The answer to (5) is only partially correct. You *can*
import COM objects, even if they are not your own. It is
recommended that you obtain the Primary Interop from the
vendor, but not required. The most common problem
importing a COM DLL is that it exposes objects that form
part of a separate COM DLL. You can generate interops
for these additional DLLs, and then refer to them when
importing the problem DLL.
How do you call unmanaged methods from your .NET code
through PInvoke?
Supply a DllImport attribute. Declare the methods in
your .NET code as static extern. Do not implement the
methods as they are implemented in your unmanaged code,
you’re just providing declarations for method
signatures.
Can you retrieve complex data types like structs from
the PInvoke calls?
Yes, just make sure you re-declare that struct, so that
managed code knows what to do with it.
I want to expose my .NET objects to COM objects. Is that
possible?
Yes, but few things should be considered first. Classes
should implement interfaces explicitly. Managed types
must be public. Methods, properties, fields, and events
that are exposed to COM must be public. Types must have
a public default constructor with no arguments to be
activated from COM. Types cannot be abstract.
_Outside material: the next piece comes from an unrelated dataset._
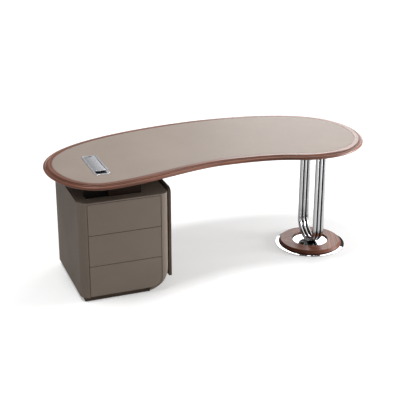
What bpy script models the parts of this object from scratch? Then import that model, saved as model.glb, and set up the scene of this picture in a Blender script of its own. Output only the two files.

Can you inherit a COM class in a .NET application?
The .NET Framework extends the COM model for reusability
by adding implementation inheritance. Managed types can
derive directly or indirectly from a COM coclass; more
specifically, they can derive from the runtime callable
wrapper generated by the runtime. The derived type can
expose all the method and properties of the COM object
as well as methods and properties implemented in managed
code. The resulting object is partly implemented in
managed code and partly implemented in unmanaged code.
Suppose I call a COM object from a .NET application, but
COM object throws an error. What happens on the .NET
end?
COM methods report errors by returning HRESULTs; .NET
methods report them by throwing exceptions. The runtime
handles the transition between the two. Each exception
class in the .NET Framework maps to an HRESULT.